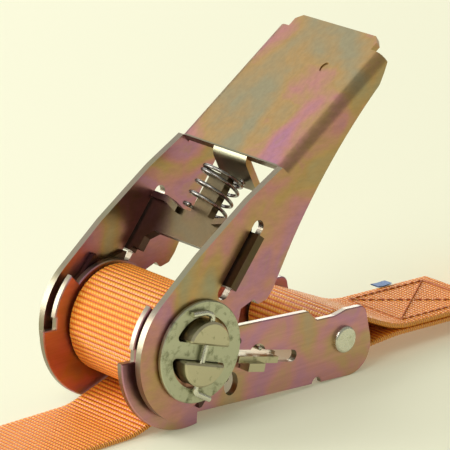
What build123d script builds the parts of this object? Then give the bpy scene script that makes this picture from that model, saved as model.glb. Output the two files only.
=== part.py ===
from build123d import *
import math
import os

# A 25 mm ratchet buckle with its webbing, in millimetres.
# Origin: the spindle's axis, midway between the frame plates.  +X runs to the anchor
# rivet, +Y to the far side, +Z up.  Flat parts are drawn in (x, z) and given a
# depth along Y.  The buckle is drawn level and then leans on its table by REST_TILT.

REST_TILT = 3.6
TABLE_Z = -20.2

# webbing
WEB_WIDTH = 25.0
WEB_THICK = 1.4
WOUND_RADIUS = 13.3
LONG_ROLL_RADIUS = 36.0
LONG_ROLL_X = -134.0
SHORT_ROLL_RADIUS = 14.0
SHORT_ROLL_X = 131.0
ROLL_CORE_RADIUS = 1.8

# layers across the buckle, each counted outwards from the middle plane
PLATE_THICK = 1.8
PLATE_IN = 13.2
PLATE_OUT = PLATE_IN + PLATE_THICK
WHEEL_IN = PLATE_OUT + 0.15
WHEEL_THICK = 1.25
WHEEL_OUT = WHEEL_IN + WHEEL_THICK
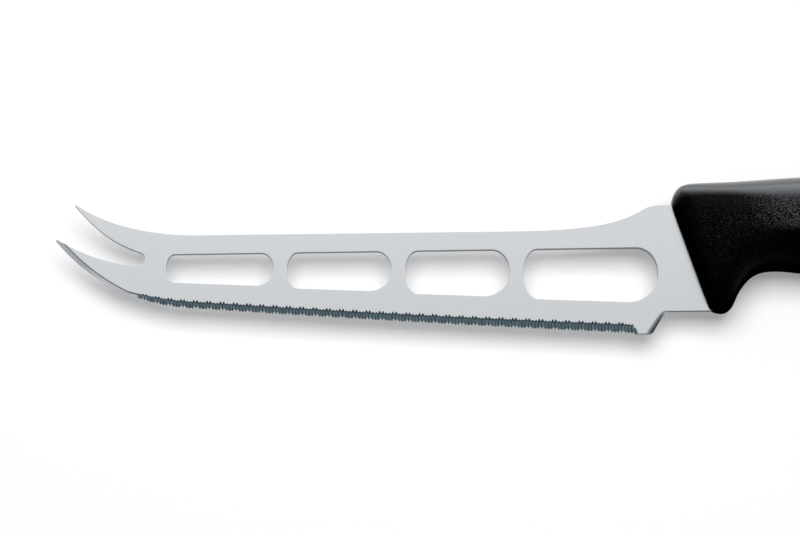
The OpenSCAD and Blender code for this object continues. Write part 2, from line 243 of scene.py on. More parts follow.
def corner(a, p, b, r):
    """The rounding of corner p between a and b"""
    u = (a - p).normalized()
    v = (b - p).normalized()
    half = u.angle(v) / 2
    run = min(r / math.tan(half), (a - p).length / 2, (b - p).length / 2)
    centre = p + (u + v).normalized() * run / math.cos(half)
    start = p + u * run - centre
    end = p + v * run - centre
    begin = math.atan2(start.y, start.x)
    turn = (math.atan2(end.y, end.x) - begin + 3 * math.pi) % (2 * math.pi) - math.pi
    return arc(centre, run * math.tan(half), begin, begin + turn)


def oval_corner(a, p, b, run_a, run_b):
    """Corner p between a and b, rounded with an ellipse that starts run_a and run_b away from p"""
    start = p + (a - p).normalized() * run_a
    end = p + (b - p).normalized() * run_b
    return (start, mix(start, p, 0.5523), mix(end, p, 0.5523), end)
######
**Directive**
Print the whole listing again, exactly.

**Complete answer**
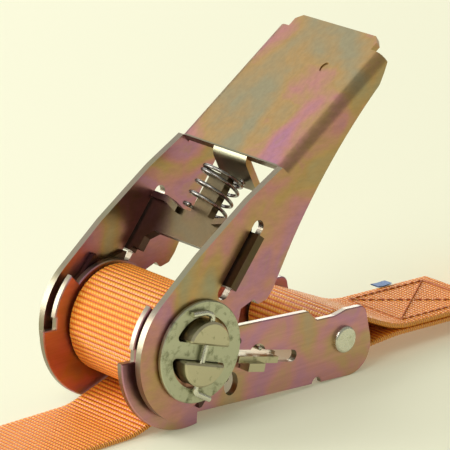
What build123d script builds the parts of this object? Then give the bpy scene script that makes this picture from that model, saved as model.glb. Output the two files only.
=== part.py ===
from build123d import *
import math
import os

# A 25 mm ratchet buckle with its webbing, in millimetres.
# Origin: the spindle's axis, midway between the frame plates.  +X runs to the anchor
# rivet, +Y to the far side, +Z up.  Flat parts are drawn in (x, z) and given a
# depth along Y.  The buckle is drawn level and then leans on its table by REST_TILT.

REST_TILT = 3.6
TABLE_Z = -20.2

# webbing
WEB_WIDTH = 25.0
WEB_THICK = 1.4
WOUND_RADIUS = 13.3
LONG_ROLL_RADIUS = 36.0
LONG_ROLL_X = -134.0
SHORT_ROLL_RADIUS = 14.0
SHORT_ROLL_X = 131.0
ROLL_CORE_RADIUS = 1.8

# layers across the buckle, each counted outwards from the middle plane
PLATE_THICK = 1.8
PLATE_IN = 13.2
PLATE_OUT = PLATE_IN + PLATE_THICK
WHEEL_IN = PLATE_OUT + 0.15
WHEEL_THICK = 1.25
WHEEL_OUT = WHEEL_IN + WHEEL_THICK
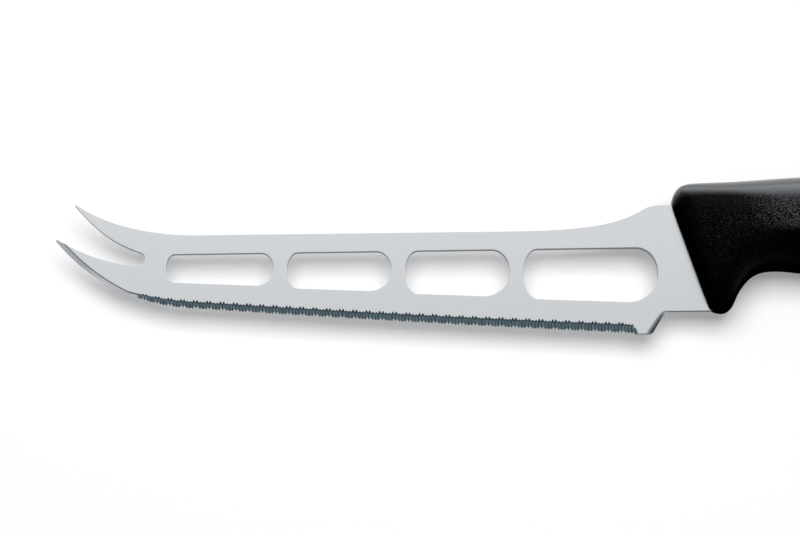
The OpenSCAD and Blender code for this object continues. Write part 2, from line 243 of scene.py on. More parts follow.
def corner(a, p, b, r):
    """The rounding of corner p between a and b"""
    u = (a - p).normalized()
    v = (b - p).normalized()
    half = u.angle(v) / 2
    run = min(r / math.tan(half), (a - p).length / 2, (b - p).length / 2)
    centre = p + (u + v).normalized() * run / math.cos(half)
    start = p + u * run - centre
    end = p + v * run - centre
    begin = math.atan2(start.y, start.x)
    turn = (math.atan2(end.y, end.x) - begin + 3 * math.pi) % (2 * math.pi) - math.pi
    return arc(centre, run * math.tan(half), begin, begin + turn)


def oval_corner(a, p, b, run_a, run_b):
    """Corner p between a and b, rounded with an ellipse that starts run_a and run_b away from p"""
    start = p + (a - p).normalized() * run_a
    end = p + (b - p).normalized() * run_b
    return (start, mix(start, p, 0.5523), mix(end, p, 0.5523), end)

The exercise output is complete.